Admittedly, this is a film that mostly treats is female characters badly, women are either there to look decorously slutty, to be adoring acolytes or both. Isla Fisher (whose debut film was coincidentally entitled Bum Magnet!) plays Minnie sympathetically with just the right amount of shallowness, but ultimately the character is a hazily-viewed woman in love with Moondog’s ‘genius’ and who puts up with some appalling behaviour. Only Moondog’s daughter Heather is grounded and in many ways that character is the true anchor of the film.

This is a movie that aims low and generally hits its target, but if you’re okay with that it’s an enjoyable place to be for a while. Although this is nothing like Korine’s earlier Trash Humpers it shares that film’s repetitive mild tedium despite its brief 97-minute runtime that almost seems like a challenge to the audience, not least because the complete lack of a character arc. You need to be prepared to go with it.
The low-key narrative is in direct contrast to some great production values, particularly some stunning widescreen cinematography by Benoît Debie. Debie also shot Korine’s previous movie Spring Breakers as well as Gasper Noé’s Enter The Void, Love and Climax – all eye-popping films – recent Wim Wenders films Every Thing Will Be Fine, and Submergence and last year’s undervalued Jaques Audiard western The Sisters Brothers. Debie infuses The Beach Bum with wonderful warmth, rich colours and sunsets and is often beautiful. It adds a lot to the tone of the film.

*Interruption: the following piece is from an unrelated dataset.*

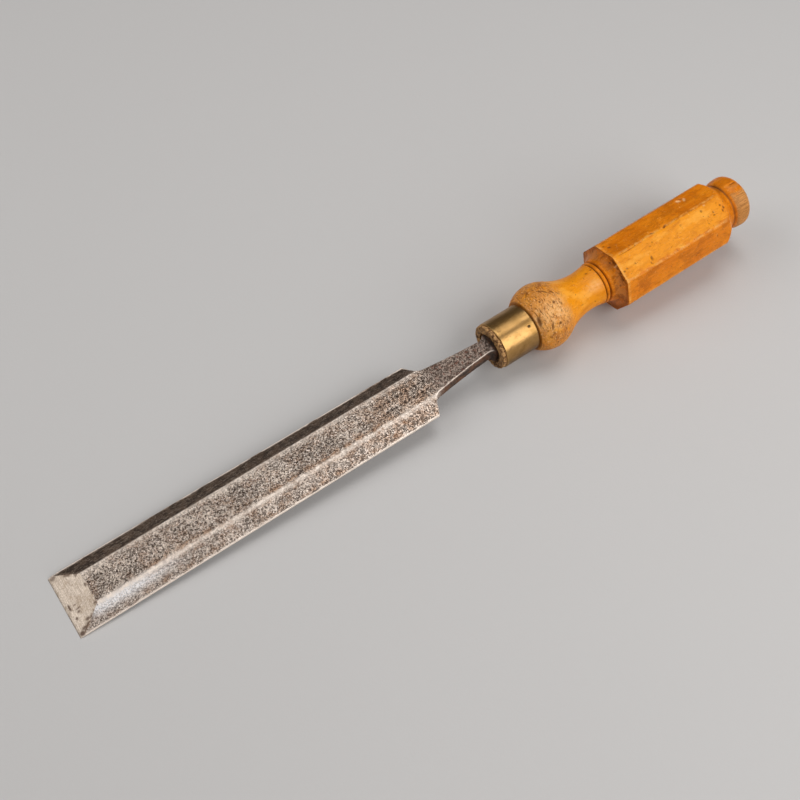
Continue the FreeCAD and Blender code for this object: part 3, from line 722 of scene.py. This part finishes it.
def handle():
    """The turned and planed handle, with its bore, bruises and worn ridges."""
    front = front_profile()
    profile = np.array(front + turned_profile() + grip_profile())
    x, r = profile[:, :1], profile[:, 1:]
    turn = ring_turns()[None, :]
    ring = np.arange(len(profile))[:, None]
    square = r / np.maximum(np.abs(np.cos(turn)), np.abs(np.sin(turn)))
    planed = smooth_min(r, octagon_radius(turn), 0.35)
    radius = np.where(ring <= BORE_STEPS, square, np.where(x > COVE[0][0], planed, r))
    rings = np.stack([x + 0 * turn, radius * np.cos(turn), radius * np.sin(turn)], axis=-1)
    in_line = BORE_STEPS + SEAT_STEPS + WALL_STEPS
    rings[:in_line] = lean(rings[:in_line])

    outside = (ring >= len(front)) + 0 * turn
    end_ring = (x < FERRULE_FRONT_X - 0.02) * (r > SEAT_R - 0.05) + 0 * turn
    on_bulb = step(240.0, 241.0, x) * (1 - step(254.0, 260.5, x + 1.6 * cloud(rings, (6, 6, 6), 21, 2)))
    on_grip = plateau(x, OCTAGON_X - 0.1, OCTAGON_X + 0.2, 350.0, 357.0)
    front_edge = plateau(x, OCTAGON_X, OCTAGON_X + 0.1, OCTAGON_X + 0.8, OCTAGON_X + 2.0) + 0 * turn
    from_ridge = turned_from(8 * turn, 8 * (OCTAGON_ROLL + math.radians(22.5))) / 8
    ridge = hump(from_ridge * OCTAGON_RIDGE_R, 0, 0.55) * on_grip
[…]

The film has a great soundtrack, using a copious amount of music to sountrack the beautiful visuals and again adding to the tone. The relaxed mood of Van Morrison’s ‘Into the Mystic’ is typical, and there’s a bold if slightly obvious use of Peggy Lee’s otherworldly ‘Is That All There Is’, played in its entirety as a bittersweet commentary on Moondog and Minnie’s relationship.

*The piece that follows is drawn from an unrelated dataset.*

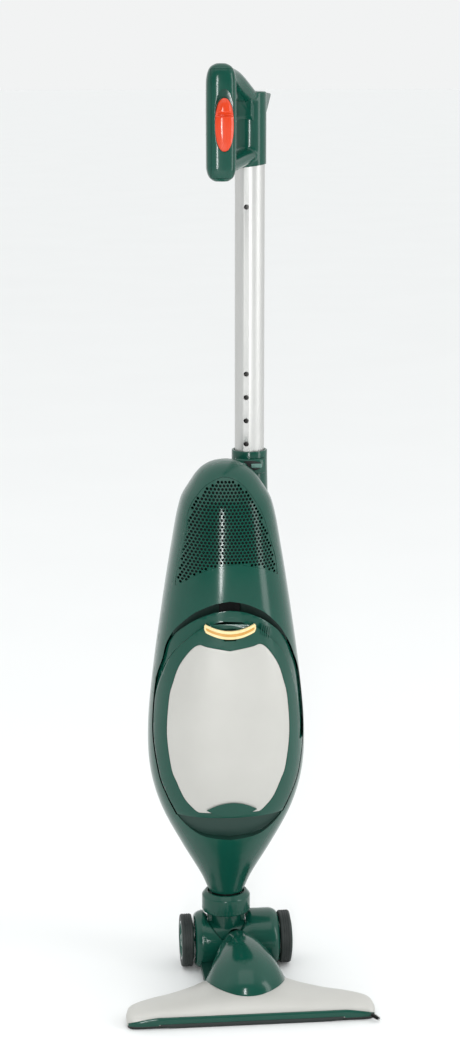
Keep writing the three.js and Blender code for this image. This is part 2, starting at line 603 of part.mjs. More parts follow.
part('suction_duct', uprightPipe(duct.radius, duct.radius - duct.wall, bodyX, axleY, neckBottom - 8, duct.top, 28), 'black');
const card = block([bodyX - 38, bodyX + 38], [101, 144], [duct.top + gap, duct.top + 3]);
part('bag_card', cut(card, upright(duct.radius - 3, bodyX, axleY - 4, 200, 300, 24)), 'paper');
const bagRings = [[246, 0.8], [262, 1], [340, 1.06], [390, 0.98], [428, 0.68]].map(([z, share]) => (
  Array.from({ length: 20 }, (_, i) => {
    const angle = (2 * Math.PI * i) / 20;
    const round = (value) => Math.sign(value) * Math.abs(value) ** 0.6;
    return v3(bodyX + 58 * share * round(Math.cos(angle)), 117 + 25 * share * round(Math.sin(angle)), z);
  })
));
part('dust_bag', loft(bagRings), 'paper');
part('motor_filter', upright(inletCollar.radius - inletCollar.wall - gap, motor.x, motor.y, 455, 463, 24), 'foam');
part('control_board', block([bodyX - 58, bodyX - 12], [chamberBack + 3, chamberBack + 5], [330, 400]), 'board');

// ---------------------------------------------------------------- motor and fan
const onMotor = (radius, z0, z1, sides = 20) => upright(radius, motor.x, motor.y, z0, z1, sides);
const fanTop = fan.bottom + fan.height;
part('inlet_seal', cut(onMotor(inletCollar.radius, inletCollar.top + gap, fan.bottom - gap),
  onMotor(fan.inlet, inletCollar.top, fan.bottom)), 'rubber');
part('fan_housing', cut(
  onMotor(fan.radius, fan.bottom, fanTop, 24),
  onMotor(fan.radius - fan.wall, fan.bottom + fan.wall, fanTop - fan.wall, 24),
  onMotor(fan.inlet, fan.bottom - 1, fan.bottom + 5),
  onMotor(motor.bore, fanTop - 5, fanTop + 1),
), 'black');
const spider = join(
  block([motor.x - motor.radius, motor.x + motor.radius], [motor.y - 5, motor.y + 5], [motor.top + gap, motor.top + 5]),
  block([motor.x - 5, motor.x + 5], [motor.y - motor.radius, motor.y + motor.radius], [motor.top + gap, motor.top + 5]),
  onMotor(9, motor.top + gap, motor.top + 10, 20),
);
part('motor_bracket', cut(common(spider, onMotor(motor.radius, 500, 600)), onMotor(shaftRadius + 0.1, 500, 600)), 'steel');
part('motor_stator', cut(onMotor(motor.radius, motor.bottom, motor.top, 24),
  onMotor(motor.bore, motor.bottom - 1, motor.top + 1, 28)), 'copper');
part('rotor_shaft', onMotor(shaftRadius, fan.bottom + 6, motor.top + 8, 16), 'steel');
part('armature', cut(onMotor(motor.bore - 1, motor.bottom + 5, motor.top - 6),
  onMotor(shaftRadius + gap, 500, 600, 16)), 'copper');
const vane = (angle) => {
  const made = block([7, fan.radius - 6], [-0.8, 0.8], [fan.bottom + 8, fan.bottom + 24]);
  return made.rotate([0, 0, angle]).translate([motor.x, motor.y, 0]);
};
const impeller = join(
  onMotor(fan.radius - 5, fan.bottom + 23, fan.bottom + 26, 24), onMotor(9, fan.bottom + 8, fan.bottom + 30, 20),
  ...Array.from({ length: 7 }, (_, i) => vane((360 * i) / 7)),
);
part('impeller', cut(impeller, onMotor(shaftRadius + gap, 470, 540, 16)), 'black');

// ---------------------------------------------------------------- bag door
const doorPrism = prism(doorShape(doorOutline), 'Y', -20, 112);
const doorPlate = common(cut(skin, egg(doorWall)), doorPrism);
const skirt = common(
  cut(
    prism(doorShape(doorOutline, -doorSkirtInset), 'Y', 20, sealPlaneY - 2.7),
    prism(doorShape(doorOutline, -doorSkirtInset - 3), 'Y', 10, sealPlaneY),
  ),
  egg(1),
);
const doorEar = (side) => {
  const xs = [bodyX + side * 38.5, bodyX + side * 45].sort((a, b) => a - b);
  return common(block(xs, [54, 84.5], [213.4, 223]), egg(1));
};
const insertNotch = (grow) => prism(mirrored(insertOutline, faceX, grow), 'Y', -20, 112);
const latchStem = { x0: faceX - 7, x1: faceX + 7 };
const slide = latch.travel + 0.6;
const stemSlot = block([latchStem.x0 - gap, latchStem.x1 + gap], [30, 58], [440 - slide, 446 + gap]);
const hookSlot = block([faceX - 12 - gap, faceX + 12 + gap], [56, 60.6], [450, 470]);
const fingerRecess = block([faceX - 14, faceX + 14], [30, 52.6], [447, 456]);
const springRib = block([faceX - 6, faceX + 6], [50, 66], [409, 412]);
const doorBlank = join(doorPlate, skirt, doorEar(-1), doorEar(1), common(springRib, egg(1)));
part('bag_door', cut(
  doorBlank, common(cut(egg(-3), egg(insertThickness + gap)), insertNotch(0)),
  stemSlot, hookSlot, fingerRecess, pinBore(gap),
  prism(doorShape(doorOutline, 2.2 - doorSkirtInset), 'Y', sealPlaneY - 2.7, 130),
), 'green');
part('door_insert', common(cut(egg(-0.2), egg(insertThickness)), insertNotch(-gap)), 'silver');
const capOutline = [];
for (let i = 0; i <= 12; i++) {
  const x = -30 + 5 * i;
  capOutline.push([bodyX + x, 223.5 - 8.5 * (1 - (x / 30) ** 2)]);
}
for (let i = 11; i >= 1; i--) {
  const x = -30 + 5 * i;
  capOutline.push([bodyX + x, 223.5 + 10 * (1 - (x / 30) ** 2)]);
}
const capPrism = prism(capOutline, 'Y', -20, 90);
part('hinge_cap', common(cut(egg(-2.2), egg(-0.5)), capPrism), 'green');
part('door_seal', cut(
  prism(doorShape(doorOutline, -doorSkirtInset + 1.5), 'Y', sealPlaneY - 2.4, sealPlaneY),
  prism(doorShape(doorOutline, -doorSkirtInset - 4.5), 'Y', 0, 100),
), 'rubber');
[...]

Apparently, Korine found inspiration for The Beach Bum hanging out in Florida enjoying his new-found wealth from Spring Breakers and several of the characters were based on people he met during that time. These two films are much glossier than Korine’s earlier films such as Gummo, Julien Donkey-Boy, Mr Lonely and Trash Humpers. In moving his subject matter from small town underclass America to the superficial glamour of the Florida party scene, he has lost some of the peculiar edge and leanness that made these earlier films so fascinating and (at times) bracingly appalling.
That said, The Beach Bum is by no means a complete failure, although it seems I hold it in higher regard than most viewers. But it seems like a minor diversion and I miss Korine’s edge. Hopefully, his next movie will be more surprising and challenging.